What is asked »
Among the entries below, please repeat exactly and only the lines from the line containing "Reconstruct the object" to the line containing "with twelve taps.", both lines included.

··· Entries shown

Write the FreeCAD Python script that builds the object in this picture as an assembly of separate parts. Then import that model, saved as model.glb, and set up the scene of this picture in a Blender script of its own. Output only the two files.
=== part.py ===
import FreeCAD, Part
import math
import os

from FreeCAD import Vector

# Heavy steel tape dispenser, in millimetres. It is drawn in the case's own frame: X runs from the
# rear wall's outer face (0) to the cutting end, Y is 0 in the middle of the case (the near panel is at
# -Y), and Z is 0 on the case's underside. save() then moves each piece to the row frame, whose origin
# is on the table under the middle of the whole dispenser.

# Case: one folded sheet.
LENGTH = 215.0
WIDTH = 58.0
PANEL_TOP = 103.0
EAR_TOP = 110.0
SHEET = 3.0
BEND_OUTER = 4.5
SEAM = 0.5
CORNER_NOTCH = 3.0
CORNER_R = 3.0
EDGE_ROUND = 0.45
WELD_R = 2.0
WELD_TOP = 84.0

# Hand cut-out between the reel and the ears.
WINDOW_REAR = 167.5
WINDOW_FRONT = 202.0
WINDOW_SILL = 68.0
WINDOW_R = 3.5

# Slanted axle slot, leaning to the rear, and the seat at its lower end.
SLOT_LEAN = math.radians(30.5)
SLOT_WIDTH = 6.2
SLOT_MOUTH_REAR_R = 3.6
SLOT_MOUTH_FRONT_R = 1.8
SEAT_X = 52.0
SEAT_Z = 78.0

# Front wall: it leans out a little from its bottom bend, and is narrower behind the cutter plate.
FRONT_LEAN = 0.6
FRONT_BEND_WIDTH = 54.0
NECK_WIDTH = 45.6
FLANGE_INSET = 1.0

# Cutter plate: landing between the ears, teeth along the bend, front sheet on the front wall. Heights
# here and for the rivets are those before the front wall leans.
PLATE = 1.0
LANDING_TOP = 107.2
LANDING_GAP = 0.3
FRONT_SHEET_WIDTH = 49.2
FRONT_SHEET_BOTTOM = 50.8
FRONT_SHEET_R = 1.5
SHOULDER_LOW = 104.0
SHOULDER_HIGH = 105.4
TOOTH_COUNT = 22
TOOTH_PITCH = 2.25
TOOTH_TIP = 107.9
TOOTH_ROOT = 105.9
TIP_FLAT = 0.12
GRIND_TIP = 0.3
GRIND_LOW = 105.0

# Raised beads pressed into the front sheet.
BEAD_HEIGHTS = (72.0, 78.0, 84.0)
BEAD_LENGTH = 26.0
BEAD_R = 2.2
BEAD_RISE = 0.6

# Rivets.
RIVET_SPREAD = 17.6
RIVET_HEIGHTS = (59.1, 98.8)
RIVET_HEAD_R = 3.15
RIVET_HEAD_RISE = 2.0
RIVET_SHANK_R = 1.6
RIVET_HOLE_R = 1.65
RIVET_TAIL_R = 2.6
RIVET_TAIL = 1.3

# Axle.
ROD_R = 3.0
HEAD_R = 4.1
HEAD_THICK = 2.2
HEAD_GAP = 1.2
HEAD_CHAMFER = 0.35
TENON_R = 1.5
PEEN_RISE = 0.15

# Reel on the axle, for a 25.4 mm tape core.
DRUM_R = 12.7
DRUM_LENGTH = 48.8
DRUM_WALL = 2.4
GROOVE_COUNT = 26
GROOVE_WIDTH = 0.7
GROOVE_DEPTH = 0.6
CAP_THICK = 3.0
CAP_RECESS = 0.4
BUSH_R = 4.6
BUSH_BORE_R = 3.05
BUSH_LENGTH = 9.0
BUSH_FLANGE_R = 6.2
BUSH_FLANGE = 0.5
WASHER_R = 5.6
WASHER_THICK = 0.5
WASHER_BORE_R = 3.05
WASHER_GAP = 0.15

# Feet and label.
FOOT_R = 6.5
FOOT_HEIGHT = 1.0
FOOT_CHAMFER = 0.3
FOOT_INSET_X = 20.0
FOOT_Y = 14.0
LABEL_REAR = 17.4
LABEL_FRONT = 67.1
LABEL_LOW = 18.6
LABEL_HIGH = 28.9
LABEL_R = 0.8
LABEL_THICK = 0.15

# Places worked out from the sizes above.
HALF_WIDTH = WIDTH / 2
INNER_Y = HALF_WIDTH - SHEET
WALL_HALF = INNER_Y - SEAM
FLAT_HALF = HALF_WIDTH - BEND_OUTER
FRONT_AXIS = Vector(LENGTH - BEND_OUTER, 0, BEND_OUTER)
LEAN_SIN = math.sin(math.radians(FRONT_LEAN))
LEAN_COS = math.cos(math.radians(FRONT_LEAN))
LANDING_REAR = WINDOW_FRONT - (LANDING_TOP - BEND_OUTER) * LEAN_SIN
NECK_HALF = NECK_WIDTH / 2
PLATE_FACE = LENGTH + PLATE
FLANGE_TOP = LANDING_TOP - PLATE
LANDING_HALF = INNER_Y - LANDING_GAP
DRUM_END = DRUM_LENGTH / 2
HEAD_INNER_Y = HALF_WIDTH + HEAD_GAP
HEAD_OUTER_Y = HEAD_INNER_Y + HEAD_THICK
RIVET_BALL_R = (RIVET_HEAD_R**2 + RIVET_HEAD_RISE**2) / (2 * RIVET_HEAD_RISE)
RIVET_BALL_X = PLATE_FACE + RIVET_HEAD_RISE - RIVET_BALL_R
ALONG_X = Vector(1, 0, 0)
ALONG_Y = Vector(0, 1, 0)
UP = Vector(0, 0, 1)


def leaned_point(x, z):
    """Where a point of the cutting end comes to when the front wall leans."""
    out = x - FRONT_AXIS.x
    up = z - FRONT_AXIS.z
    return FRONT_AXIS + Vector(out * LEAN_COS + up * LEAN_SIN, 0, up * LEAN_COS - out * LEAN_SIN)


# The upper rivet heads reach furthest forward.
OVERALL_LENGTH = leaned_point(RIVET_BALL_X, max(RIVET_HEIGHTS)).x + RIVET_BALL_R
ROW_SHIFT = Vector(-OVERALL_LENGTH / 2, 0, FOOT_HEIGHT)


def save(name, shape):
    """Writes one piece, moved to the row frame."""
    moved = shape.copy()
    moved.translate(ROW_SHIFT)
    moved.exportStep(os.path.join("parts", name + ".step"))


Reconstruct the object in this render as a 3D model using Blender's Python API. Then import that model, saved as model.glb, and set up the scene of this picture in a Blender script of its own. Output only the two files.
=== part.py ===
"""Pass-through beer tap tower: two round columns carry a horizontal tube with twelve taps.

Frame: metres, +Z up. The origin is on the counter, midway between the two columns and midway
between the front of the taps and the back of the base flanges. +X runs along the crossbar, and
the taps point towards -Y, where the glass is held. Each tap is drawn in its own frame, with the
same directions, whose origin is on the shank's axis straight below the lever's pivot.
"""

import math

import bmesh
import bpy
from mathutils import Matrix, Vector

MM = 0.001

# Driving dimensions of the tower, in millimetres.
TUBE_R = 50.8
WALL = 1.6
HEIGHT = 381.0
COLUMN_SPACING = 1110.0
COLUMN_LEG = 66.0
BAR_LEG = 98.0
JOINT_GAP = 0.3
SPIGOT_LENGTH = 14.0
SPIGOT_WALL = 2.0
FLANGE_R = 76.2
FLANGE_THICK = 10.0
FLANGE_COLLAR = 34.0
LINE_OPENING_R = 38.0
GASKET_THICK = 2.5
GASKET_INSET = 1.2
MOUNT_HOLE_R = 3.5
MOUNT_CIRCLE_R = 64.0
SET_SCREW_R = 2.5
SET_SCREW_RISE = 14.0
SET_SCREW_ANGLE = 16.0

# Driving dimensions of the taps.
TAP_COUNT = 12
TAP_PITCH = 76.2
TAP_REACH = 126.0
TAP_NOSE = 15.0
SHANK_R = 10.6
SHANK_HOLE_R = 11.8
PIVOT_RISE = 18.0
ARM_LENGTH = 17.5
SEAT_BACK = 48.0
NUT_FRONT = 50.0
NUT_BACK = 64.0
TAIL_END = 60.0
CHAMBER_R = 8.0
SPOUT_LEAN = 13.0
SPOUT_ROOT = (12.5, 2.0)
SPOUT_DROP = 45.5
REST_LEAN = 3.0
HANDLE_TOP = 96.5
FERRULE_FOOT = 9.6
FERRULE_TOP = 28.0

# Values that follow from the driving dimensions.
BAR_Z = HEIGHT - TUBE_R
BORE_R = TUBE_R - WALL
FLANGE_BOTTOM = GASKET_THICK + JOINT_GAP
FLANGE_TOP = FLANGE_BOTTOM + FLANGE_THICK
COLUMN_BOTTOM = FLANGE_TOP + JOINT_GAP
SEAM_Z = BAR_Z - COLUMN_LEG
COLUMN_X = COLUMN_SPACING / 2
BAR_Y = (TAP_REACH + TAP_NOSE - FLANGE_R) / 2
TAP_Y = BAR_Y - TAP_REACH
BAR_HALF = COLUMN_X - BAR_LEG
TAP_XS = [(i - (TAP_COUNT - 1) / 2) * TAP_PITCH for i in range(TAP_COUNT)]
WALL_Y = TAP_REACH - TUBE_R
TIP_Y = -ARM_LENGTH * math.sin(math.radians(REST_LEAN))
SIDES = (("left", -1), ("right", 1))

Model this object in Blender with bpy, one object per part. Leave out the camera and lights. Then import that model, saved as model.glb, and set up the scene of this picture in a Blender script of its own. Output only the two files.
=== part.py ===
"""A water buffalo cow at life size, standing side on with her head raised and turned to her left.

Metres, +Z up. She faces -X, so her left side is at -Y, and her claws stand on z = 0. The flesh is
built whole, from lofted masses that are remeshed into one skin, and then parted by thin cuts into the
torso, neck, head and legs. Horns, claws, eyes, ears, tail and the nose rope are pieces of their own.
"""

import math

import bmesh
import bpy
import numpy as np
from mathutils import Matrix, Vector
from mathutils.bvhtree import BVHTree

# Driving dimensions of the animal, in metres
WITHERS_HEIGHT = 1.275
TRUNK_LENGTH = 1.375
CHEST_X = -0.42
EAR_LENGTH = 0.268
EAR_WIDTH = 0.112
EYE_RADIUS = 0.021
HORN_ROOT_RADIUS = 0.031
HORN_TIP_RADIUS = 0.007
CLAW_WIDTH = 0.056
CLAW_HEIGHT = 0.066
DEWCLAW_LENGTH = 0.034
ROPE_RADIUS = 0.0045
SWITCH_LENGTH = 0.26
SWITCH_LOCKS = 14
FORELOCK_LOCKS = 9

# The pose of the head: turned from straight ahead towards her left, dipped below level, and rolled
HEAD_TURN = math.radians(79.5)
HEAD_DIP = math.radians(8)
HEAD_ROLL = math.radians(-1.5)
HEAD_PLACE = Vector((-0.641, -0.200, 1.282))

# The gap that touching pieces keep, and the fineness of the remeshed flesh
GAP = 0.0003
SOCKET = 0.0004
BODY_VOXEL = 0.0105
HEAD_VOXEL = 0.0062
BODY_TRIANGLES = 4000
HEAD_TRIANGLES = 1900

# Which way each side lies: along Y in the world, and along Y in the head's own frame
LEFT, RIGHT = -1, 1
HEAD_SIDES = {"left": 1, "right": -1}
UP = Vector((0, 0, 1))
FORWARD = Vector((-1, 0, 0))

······

Solution below »
Reconstruct the object in this render as a 3D model using Blender's Python API. Then import that model, saved as model.glb, and set up the scene of this picture in a Blender script of its own. Output only the two files.
=== part.py ===
"""Pass-through beer tap tower: two round columns carry a horizontal tube with twelve taps.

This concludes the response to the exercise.